Credo che alcune esperienze ti arricchiscono talmente tanto che non puoi tenerle solo per te, le devi condividere per forza.

È l’8 settembre, e mi trovo al rifugio Pradidali. Pernotterò qui questa notte, prima dell’ascesa di domani. Ho scelto una classica via: la fessura Buhl, ritenuta difficile per la tipologia della roccia e per la sua verticalità, aperta dall’omonimo alpinista austriaco nel 1950. Il giorno non l’ho scelto a caso: è infatti lo stesso in cui 70 anni fa avveniva la prima salita. In rifugio si sa, due chiacchiere sono d’obbligo, il clima è amichevole e di condivisione. Ma la magia stasera è davvero speciale, perché improvvisamente ci ritroviamo tutti attorno a Duilio, il gestore del Pradidali. Attirato dalla mia scelta della data, decide di raccontarci una storia. Siamo tutti rapiti dal racconto, tutti attenti. Sembra tutto così realistico che ci sentiamo parte della cordata Arturo Brunet e Michele Gadenz, i veri protagonisti di questa storia.

Scopri il luoghi citati nel racconto

Ci siamo catapultati nel 1954. È il 28 luglio, la sera che precede la salita. I due studiano la via scritta da Buhl in tedesco, ma sfugge loro un passaggio, per una difficoltà nella traduzione. La sveglia suona alle 5.00, ma la partenza si posticipa di 3 ore. Arturo si perde in chiacchiere con due francesi conosciuti la sera prima. Si parte per l’avvicinamento. Il primo tratto sulla Simon-Wiessner liberi, poi all’attacco della via si legano. Parte Arturo, ma già si presentano le prime difficoltà, dopo due metri vola una volta, poi un’altra ancora. Dice che mancano appigli, così Michele sale e pianta un chiodo. Ora il compagno può ripartire. Si invertono i ruoli proprio sotto il grande strapiombo, il passaggio che non si era riuscito a comprendere la sera prima leggendo gli appunti di Buhl. Non sanno se aggirarlo o affrontarlo. Decidono per la seconda opzione.

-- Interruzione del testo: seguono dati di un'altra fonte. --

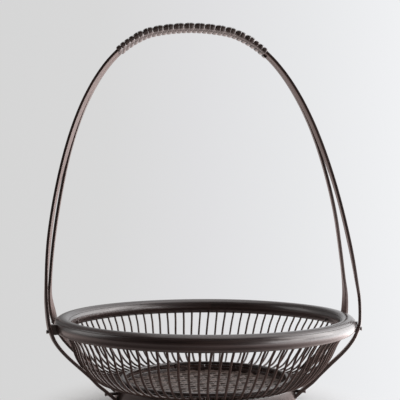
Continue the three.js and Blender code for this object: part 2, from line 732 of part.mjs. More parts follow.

A capo della cordata in questo momento si trova Arturo che, superato l’ostacolo, estrae delle pastiglie per darsi forza e ne mangia un paio. Le offre a Michele che le rifiuta. Una cosa chimica di cui non conosco gli effetti? Mai! La sua scelta risulta essere la migliore. Arturo infatti comincia a impallidire, non si sente bene. Risalgono una parete liscia, su cui risulta difficile piantare dei chiodi, ma Arturo continua a chiedere a Michele di fissarli.

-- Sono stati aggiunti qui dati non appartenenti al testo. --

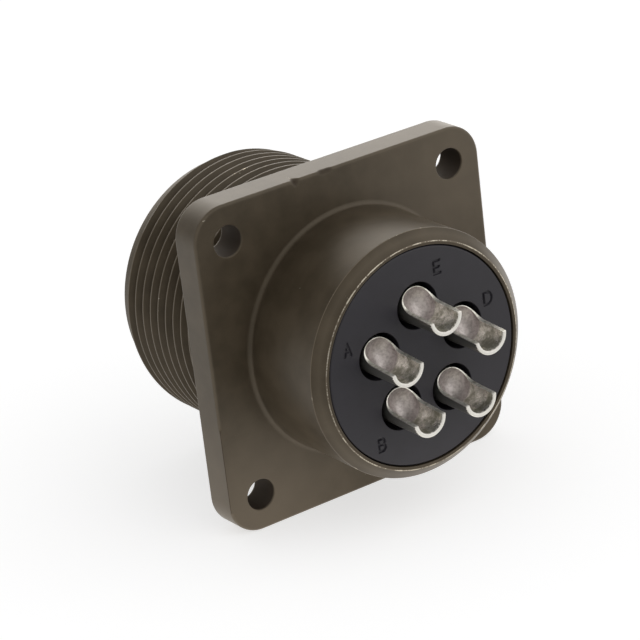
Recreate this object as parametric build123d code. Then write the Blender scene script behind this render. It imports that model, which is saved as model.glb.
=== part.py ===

Arrivati alla cima un forte temporale li assale, e con esso un grande freddo, bagnati quanto sono. Dovranno attendere le 3 del mattino per far rientro al rifugio, loro compagna sarà la neve. Finalmente riescono a raggiungere il rifugio, e siamo talmente presi dal racconto che ci sembra di sentire il senso di sollievo che devono aver provato Brunet e Gadenz una volta oltrepassata la soglia! Ci mettiamo tutti a ridere quando ascoltiamo che la prima cosa che Arturo disse fu: “Che fame che ho! Mangerei una bella bistecca!”

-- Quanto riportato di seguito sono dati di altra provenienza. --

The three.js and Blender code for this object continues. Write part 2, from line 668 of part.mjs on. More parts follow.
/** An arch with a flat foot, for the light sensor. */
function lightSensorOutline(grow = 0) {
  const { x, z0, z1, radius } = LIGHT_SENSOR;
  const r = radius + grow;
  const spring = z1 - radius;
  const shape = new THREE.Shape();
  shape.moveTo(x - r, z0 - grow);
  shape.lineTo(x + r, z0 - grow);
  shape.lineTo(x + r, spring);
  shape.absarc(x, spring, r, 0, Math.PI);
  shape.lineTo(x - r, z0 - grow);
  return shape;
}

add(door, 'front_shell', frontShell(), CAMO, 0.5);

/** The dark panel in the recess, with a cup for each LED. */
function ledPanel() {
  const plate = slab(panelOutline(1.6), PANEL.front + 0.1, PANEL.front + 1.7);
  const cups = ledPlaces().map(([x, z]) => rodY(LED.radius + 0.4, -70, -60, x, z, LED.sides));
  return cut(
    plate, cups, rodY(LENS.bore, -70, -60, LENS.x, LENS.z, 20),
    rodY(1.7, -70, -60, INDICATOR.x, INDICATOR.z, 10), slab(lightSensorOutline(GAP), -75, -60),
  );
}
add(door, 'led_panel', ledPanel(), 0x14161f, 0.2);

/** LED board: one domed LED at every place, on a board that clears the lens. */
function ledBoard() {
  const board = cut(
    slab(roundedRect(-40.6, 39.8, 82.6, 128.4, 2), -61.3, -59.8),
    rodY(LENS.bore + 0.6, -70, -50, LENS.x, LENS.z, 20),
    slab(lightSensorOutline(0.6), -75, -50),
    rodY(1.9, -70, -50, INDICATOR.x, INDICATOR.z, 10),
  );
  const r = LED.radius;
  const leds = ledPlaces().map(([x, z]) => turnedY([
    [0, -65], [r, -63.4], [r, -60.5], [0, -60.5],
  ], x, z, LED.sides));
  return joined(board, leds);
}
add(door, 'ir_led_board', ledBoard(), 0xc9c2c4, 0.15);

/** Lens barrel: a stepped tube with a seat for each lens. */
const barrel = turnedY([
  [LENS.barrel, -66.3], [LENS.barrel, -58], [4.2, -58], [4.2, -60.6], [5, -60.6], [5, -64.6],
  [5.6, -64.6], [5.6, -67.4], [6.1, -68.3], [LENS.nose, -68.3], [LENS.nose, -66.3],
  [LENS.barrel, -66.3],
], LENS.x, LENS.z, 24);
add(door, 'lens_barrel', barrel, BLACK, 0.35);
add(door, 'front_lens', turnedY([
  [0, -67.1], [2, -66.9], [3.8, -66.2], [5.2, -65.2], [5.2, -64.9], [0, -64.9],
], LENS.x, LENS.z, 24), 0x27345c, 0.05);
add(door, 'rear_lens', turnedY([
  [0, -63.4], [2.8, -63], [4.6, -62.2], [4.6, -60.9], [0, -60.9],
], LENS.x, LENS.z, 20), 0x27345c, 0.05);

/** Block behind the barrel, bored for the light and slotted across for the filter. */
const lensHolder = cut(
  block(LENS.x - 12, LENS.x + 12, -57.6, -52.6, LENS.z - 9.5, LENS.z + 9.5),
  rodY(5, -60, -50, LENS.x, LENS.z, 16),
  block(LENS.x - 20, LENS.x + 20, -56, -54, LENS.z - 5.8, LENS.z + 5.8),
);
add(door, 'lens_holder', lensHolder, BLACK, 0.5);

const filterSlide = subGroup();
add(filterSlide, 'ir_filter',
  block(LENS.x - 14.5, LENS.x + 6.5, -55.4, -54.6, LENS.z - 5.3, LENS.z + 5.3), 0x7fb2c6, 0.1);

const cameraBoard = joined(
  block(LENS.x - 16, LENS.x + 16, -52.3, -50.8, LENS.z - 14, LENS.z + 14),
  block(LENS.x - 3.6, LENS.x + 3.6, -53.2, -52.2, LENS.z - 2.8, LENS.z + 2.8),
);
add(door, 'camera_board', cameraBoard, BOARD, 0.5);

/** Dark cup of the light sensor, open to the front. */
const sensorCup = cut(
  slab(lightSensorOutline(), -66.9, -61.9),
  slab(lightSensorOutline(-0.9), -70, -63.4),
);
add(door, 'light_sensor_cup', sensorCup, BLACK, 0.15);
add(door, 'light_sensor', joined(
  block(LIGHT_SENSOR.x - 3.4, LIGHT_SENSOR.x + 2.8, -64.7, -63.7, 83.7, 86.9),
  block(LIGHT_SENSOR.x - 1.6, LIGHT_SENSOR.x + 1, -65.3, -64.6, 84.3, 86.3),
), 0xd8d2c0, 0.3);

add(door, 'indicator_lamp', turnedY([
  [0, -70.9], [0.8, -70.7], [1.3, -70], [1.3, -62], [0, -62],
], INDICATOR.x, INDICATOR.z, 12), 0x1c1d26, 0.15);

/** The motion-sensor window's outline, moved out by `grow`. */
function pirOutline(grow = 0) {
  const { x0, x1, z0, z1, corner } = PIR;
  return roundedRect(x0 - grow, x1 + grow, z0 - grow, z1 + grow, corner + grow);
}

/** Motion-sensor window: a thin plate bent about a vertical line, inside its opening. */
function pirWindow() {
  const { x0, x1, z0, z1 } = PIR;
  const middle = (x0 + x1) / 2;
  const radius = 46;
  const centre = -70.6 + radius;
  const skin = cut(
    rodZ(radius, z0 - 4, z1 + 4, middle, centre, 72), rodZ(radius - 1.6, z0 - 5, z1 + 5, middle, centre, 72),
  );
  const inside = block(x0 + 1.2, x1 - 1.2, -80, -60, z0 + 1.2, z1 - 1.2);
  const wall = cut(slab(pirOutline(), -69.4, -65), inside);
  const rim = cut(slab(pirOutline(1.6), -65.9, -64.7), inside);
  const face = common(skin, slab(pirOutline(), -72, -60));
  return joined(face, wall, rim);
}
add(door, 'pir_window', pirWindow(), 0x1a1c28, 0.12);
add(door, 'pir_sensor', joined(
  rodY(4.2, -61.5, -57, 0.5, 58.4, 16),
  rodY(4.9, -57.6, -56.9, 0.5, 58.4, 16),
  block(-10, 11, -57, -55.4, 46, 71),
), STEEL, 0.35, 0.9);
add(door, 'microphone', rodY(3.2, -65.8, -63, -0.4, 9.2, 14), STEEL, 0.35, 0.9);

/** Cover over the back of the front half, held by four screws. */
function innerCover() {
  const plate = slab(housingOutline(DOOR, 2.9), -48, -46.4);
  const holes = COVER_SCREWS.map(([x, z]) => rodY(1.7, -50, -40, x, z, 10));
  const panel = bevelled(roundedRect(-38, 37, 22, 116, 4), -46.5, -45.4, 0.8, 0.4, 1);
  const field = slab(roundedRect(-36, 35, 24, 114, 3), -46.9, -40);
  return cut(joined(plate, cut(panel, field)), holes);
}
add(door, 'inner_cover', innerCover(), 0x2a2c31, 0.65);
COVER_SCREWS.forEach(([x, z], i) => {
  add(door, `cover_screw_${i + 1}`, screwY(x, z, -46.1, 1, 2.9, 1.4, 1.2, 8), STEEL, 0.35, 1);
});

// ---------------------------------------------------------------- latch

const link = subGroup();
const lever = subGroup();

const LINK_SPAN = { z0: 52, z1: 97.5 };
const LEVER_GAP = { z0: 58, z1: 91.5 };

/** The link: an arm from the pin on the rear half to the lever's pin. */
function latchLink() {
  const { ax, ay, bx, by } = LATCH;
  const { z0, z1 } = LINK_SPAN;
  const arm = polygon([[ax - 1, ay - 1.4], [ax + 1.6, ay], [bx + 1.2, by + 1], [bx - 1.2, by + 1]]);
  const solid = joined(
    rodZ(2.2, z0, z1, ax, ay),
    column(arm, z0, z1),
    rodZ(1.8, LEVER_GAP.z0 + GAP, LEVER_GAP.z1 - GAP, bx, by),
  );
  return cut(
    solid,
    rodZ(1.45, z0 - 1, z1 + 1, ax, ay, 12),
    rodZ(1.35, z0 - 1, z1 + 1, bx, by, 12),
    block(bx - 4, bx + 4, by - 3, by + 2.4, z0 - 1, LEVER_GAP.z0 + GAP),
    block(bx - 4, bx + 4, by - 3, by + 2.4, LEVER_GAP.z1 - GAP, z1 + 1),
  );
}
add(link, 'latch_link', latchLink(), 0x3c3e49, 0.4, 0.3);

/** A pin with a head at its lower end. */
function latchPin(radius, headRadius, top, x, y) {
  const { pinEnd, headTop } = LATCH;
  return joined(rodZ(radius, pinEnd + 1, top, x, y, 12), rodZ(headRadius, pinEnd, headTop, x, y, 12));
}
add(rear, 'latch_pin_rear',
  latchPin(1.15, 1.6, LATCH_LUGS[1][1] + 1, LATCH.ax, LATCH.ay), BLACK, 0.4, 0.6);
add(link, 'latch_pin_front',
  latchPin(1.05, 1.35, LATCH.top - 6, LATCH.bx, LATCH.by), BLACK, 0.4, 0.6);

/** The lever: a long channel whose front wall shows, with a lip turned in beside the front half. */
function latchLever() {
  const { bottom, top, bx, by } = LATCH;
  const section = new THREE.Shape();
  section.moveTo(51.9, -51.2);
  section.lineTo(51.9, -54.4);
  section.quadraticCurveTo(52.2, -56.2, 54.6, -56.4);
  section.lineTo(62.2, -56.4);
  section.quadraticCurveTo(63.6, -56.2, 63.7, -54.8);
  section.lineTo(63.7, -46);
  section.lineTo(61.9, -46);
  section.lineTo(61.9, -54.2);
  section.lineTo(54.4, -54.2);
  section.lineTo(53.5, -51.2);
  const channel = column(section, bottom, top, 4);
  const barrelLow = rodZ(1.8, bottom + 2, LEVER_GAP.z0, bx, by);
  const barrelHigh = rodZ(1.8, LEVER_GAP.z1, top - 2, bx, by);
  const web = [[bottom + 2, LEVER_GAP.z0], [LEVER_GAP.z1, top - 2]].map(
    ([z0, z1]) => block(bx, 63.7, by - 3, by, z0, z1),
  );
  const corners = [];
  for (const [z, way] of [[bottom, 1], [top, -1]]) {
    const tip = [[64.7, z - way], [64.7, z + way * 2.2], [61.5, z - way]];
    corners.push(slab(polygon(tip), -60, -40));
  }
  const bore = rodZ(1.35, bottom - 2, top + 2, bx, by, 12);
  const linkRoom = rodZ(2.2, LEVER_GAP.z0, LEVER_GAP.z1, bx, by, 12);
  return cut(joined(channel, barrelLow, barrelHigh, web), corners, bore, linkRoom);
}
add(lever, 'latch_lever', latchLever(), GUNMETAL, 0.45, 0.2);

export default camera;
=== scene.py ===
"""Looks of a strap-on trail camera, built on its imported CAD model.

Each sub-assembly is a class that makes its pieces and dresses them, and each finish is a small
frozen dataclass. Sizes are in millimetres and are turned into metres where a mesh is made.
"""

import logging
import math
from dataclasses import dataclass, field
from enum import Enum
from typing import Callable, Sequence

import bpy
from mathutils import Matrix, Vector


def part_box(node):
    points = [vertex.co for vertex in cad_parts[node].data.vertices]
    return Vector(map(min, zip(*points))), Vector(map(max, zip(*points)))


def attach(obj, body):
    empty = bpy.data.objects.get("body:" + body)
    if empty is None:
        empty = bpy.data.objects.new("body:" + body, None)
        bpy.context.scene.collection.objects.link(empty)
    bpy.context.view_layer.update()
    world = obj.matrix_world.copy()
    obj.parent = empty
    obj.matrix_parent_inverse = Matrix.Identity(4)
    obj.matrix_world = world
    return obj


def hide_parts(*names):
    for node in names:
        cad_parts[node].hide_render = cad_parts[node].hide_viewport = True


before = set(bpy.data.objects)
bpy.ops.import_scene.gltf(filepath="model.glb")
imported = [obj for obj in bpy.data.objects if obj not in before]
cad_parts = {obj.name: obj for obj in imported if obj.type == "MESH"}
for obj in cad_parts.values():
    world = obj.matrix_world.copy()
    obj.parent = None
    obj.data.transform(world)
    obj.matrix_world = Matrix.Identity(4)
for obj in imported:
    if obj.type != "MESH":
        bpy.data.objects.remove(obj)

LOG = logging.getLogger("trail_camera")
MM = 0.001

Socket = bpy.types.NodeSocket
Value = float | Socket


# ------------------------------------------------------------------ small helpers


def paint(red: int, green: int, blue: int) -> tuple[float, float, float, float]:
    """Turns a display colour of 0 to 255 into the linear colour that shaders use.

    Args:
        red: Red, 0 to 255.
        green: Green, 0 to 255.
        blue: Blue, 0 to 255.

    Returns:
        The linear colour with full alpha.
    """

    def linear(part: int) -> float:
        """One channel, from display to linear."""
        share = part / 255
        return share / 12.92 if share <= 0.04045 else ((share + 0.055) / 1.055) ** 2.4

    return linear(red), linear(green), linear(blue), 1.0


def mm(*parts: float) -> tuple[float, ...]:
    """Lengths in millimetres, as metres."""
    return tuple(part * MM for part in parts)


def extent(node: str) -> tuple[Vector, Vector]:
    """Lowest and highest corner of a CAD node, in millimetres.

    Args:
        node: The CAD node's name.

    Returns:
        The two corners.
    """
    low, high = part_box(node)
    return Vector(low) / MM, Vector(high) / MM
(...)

In quota, al riparo in un rifugio, l’atmosfera è così magica che poter ascoltare questi racconti ha un fascino difficile da descrivere. Grazie Duilio!

Alle ore 5.00 del 9 settembre, è il nostro turno: io e il mio compagno siamo pronti a ripercorrere l’impresa di Buhl, arricchiti dal racconto dell’esperienza di Brunet e Gadenz. Un’unica raccomandazione: nessuna pastiglia in quota!

Un'esperienza indimenticabile che unisce storia, amicizia e la passione per l'arrampicata.